Of course, the friends I run into at the festival want to know what my next big project is. I've been thinking about Gasherbrum 2 next summer and it seems to have firmed up enough in my mind that I started telling people that's what I was planning. It's another one of the "easy" 8000 m peaks. It would be my 6th 8000 m trip. If I managed to summit it would make my record 3 out of 6. I know it smacks of ego (and insecurity), but I can't help wonder how many Canadians have summited three 8000 peaks (or even two for that matter). I wish Shelley was still able to go to high altitude with me. I do have one possible partner for the trip, but if he falls through I'll go solo again. It seemed to work well for me on Cho Oyu. The political turmoil in Pakistan is a question mark but the risk of a few days passing through Islamabad seems relatively small, especially compared to climbing an 8000m peak!
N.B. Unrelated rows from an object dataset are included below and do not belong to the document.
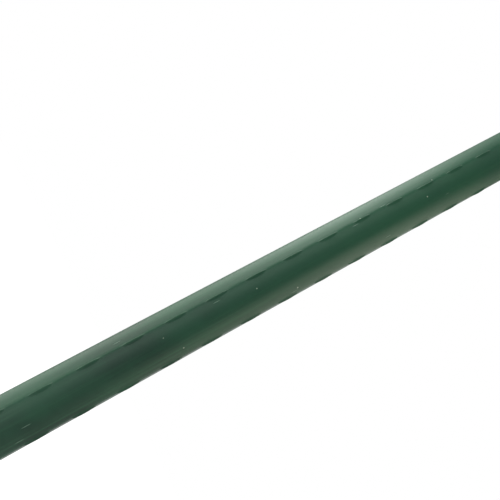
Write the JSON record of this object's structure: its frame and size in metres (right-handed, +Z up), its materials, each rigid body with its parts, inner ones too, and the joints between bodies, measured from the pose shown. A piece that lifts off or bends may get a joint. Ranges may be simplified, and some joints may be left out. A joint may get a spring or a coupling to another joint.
{
  "type": "plastic-coated steel garden stake",
  "caption": "Straight plastic-coated steel plant support stake with rows of raised grip nibs, a domed top cap and a pointed ground tip.",
  "frame": {"origin": "the lowest point of the ground tip, on the stake's axis", "axes": "+Z runs up the stake to the cap; the four rows of nibs face +X, +Y, -X and -Y"},
  "size_m": [0.014, 0.014, 0.6],
  "materials": {
    "galvanised_steel": "galvanised strip, bare inside and out",
    "green_coat": "satin extruded polyethylene",
    "cap_plastic": "satin moulded polyethylene"
  },
  "bodies": {
    "root": {"steel_tube": "galvanised_steel", "plastic_coat": "green_coat", "top_cap": "cap_plastic", "ground_tip": "cap_plastic"}
  },
  "joints": []
}
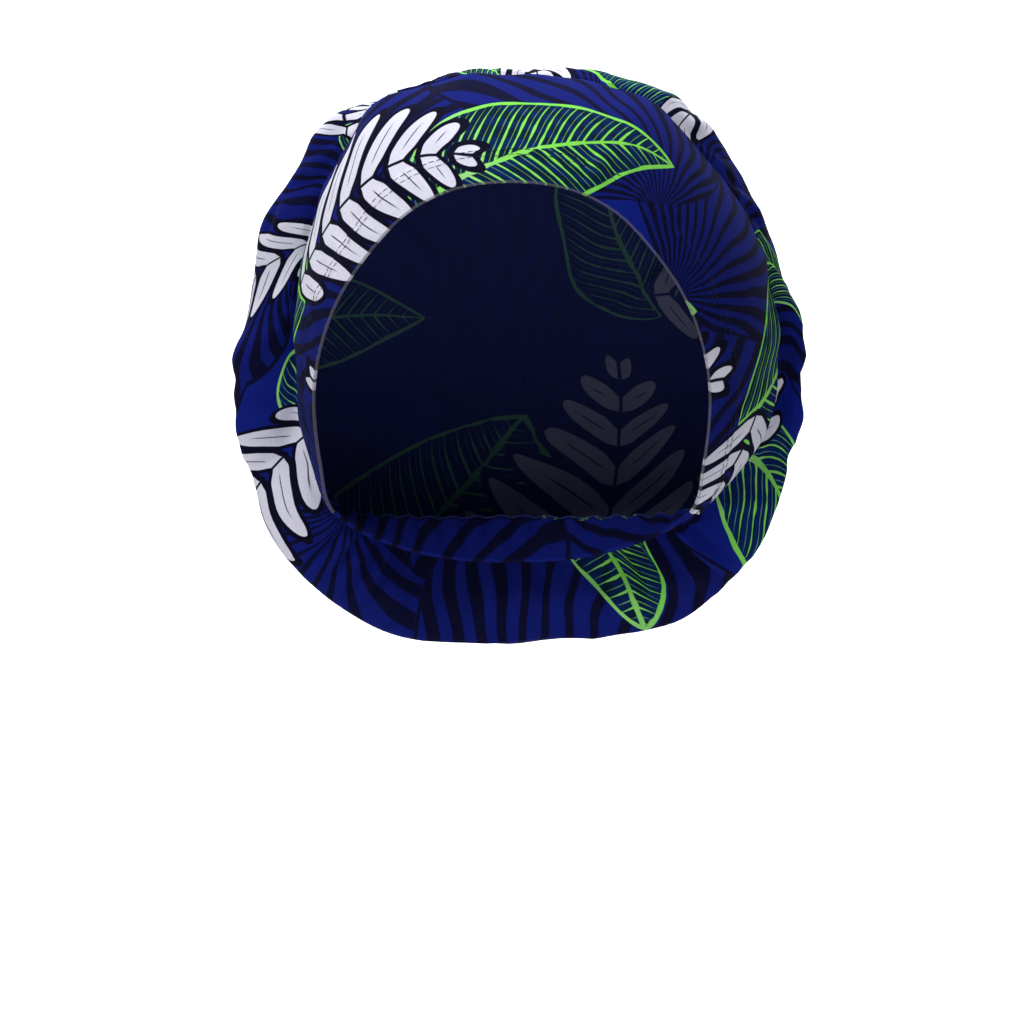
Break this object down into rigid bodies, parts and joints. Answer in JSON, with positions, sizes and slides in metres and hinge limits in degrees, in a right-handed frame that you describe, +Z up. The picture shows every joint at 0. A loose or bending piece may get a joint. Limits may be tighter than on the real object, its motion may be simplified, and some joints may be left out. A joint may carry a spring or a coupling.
{
  "type": "bouffant scrub cap",
  "caption": "Cloth cap with a wide front panel over the brow and ears, a full gathered bag behind it and an elastic casing across the nape, in the form it has when worn",
  "frame": {"origin": "The point inside the cap that the crown of the head bears on, the mount head_seat", "axes": "+Z up as worn, the face opening towards -Y, the wearer's left at +X"},
  "size_m": [0.2299, 0.2271, 0.2281],
  "materials": {
    "printed_cotton": "matt cotton poplin with a printed leaf pattern",
    "casing_cotton": "matt cotton poplin gathered over elastic"
  },
  "bodies": {
    "root": {"front_panel": "printed_cotton", "crown_bag": "printed_cotton", "nape_casing": "casing_cotton"}
  },
  "joints": []
}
Shelley and I had been talking about going to Vancouver for a week for our anniversary in early December, but after getting revved up by the festival I suggested maybe we should go to Kananaskis Lodge and ice climb instead. For some reason it's been several years since we've been ice climbing. Part of the reason is that there are only so many moderate ice climbs we're willing to do "off the couch" and it was hard to get excited about climbing them again. But it's been long enough that it seems attractive once more. And it's a fitting anniversary since we stayed at Kananaskis Lodge and ice climbed (at -30c!) for our honeymoon.

And we're still hoping to get to Ecuador in January to climb and to go to Galapagos. We had originally planned to go in November but Shelley had things for work that conflicted. I'm lucky to be in a situation where I can take off pretty much whenever I want.